Philadelphia Fed Manufacturing Survey (Feb. 20)
This survey evaluates manufacturing activity in the Mid-Atlantic region, covering metrics like employment, shipments, and new orders. It is an early indicator of broader industrial trends.
Impact: A positive reading suggests a strong economy, which can pressure gold and silver prices. Conversely, weak results may indicate economic slowdown, boosting the appeal of precious metals as safe havens.
Housing Starts & Permits (Feb. 19)
Housing starts and permits track new residential construction activity. These figures are key indicators of the health of the real estate market and broader economic confidence.
Impact: Strong housing data reflects economic strength and consumer confidence, which can reduce the demand for gold and silver. Weak data, on the other hand, signals economic uncertainty, driving investors toward precious metals as a hedge.
Existing Home Sales (Feb. 21)
Existing home sales measure the number of previously owned homes sold during the month. The data provides insights into consumer spending, mortgage trends, and the overall health of the housing market.
Impact: High sales indicate economic stability, potentially pressuring gold and silver. If sales decline, it may suggest economic weakness, prompting investors to seek safety in precious metals.
Minutes of Fed’s January FOMC Meeting (Feb. 19)
The Federal Open Market Committee (FOMC) minutes offer detailed insights into policymakers’ discussions on interest rates, inflation, and economic conditions.
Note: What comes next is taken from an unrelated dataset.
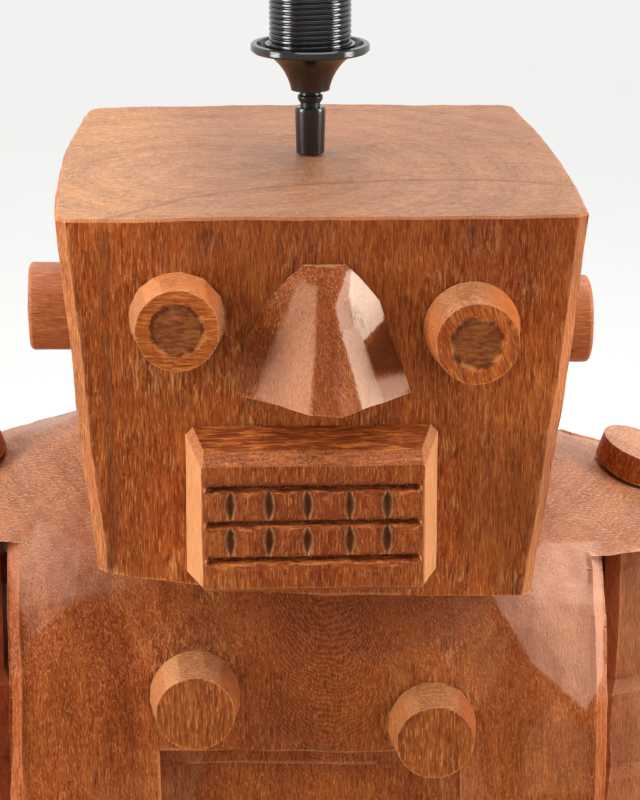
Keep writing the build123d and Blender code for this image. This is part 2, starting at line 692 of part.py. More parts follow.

These minutes help shape market expectations regarding future monetary policy.
Impact: If the minutes indicate a hawkish stance (rate hikes or tighter monetary policy), gold and silver may decline due to higher opportunity costs. If the minutes reveal a dovish tone (rate cuts or stimulus measures), precious metals could rise as lower rates enhance their appeal.
Initial Jobless Claims (Feb. 20)
This report measures the number of people filing for unemployment benefits each week. It is a key indicator of labor market conditions and economic stability.
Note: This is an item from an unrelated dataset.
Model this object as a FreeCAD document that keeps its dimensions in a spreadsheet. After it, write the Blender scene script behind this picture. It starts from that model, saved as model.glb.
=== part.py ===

Impact: Rising jobless claims suggest a weakening labor market, increasing economic uncertainty and supporting gold and silver prices. A strong labor market, indicated by fewer claims, reduces safe-haven demand for precious metals.
U.S. Leading Economic Indicators (Feb. 20)
This composite index aggregates various economic data points, including jobless claims, consumer sentiment, and manufacturing orders, to predict future economic trends.
Impact: A strong reading suggests economic resilience, lowering demand for gold and silver. A negative reading may signal a downturn, increasing investor interest in precious metals as a store of value.
S&P Flash U.S. Services PMI (Feb. 21)
The Services PMI measures business activity in the service sector, which makes up the majority of the U.S. economy. A high reading reflects strong demand and economic growth.
Impact: If the index is strong, gold and silver may decline as investors favor risk assets. A weak report could signal economic slowing, prompting increased demand for precious metals.
S&P Flash U.S. Manufacturing PMI (Feb. 21)
This index tracks manufacturing output, new orders, and employment within the sector, providing a snapshot of industrial economic health.
Impact: A strong PMI can weigh on gold and silver as it signals economic expansion. A weak reading may increase recession fears, pushing investors toward safe-haven assets like precious metals.
Consumer Sentiment (Feb. 21)
Consumer sentiment measures the confidence households have in the economy. It reflects consumers' expectations for income, spending, and job security.
Impact: High sentiment suggests economic strength and stability, reducing the need for gold and silver. Low sentiment increases uncertainty, potentially driving demand for precious metals.
Federal Reserve Speeches & FOMC Minutes (Feb. 18 & Feb. 19)
Throughout the week, Federal Reserve officials, including San Francisco Fed President Daly, will provide insights into the economic outlook and monetary policy. These speeches, along with the FOMC minutes, can influence interest rate expectations.
Impact: Hawkish rhetoric, indicating tighter monetary policy or rate hikes, tends to weaken gold and silver due to higher yields on interest-bearing assets. A dovish stance, signaling potential rate cuts or economic concerns, can support precious metals as lower rates enhance their appeal as a store of value.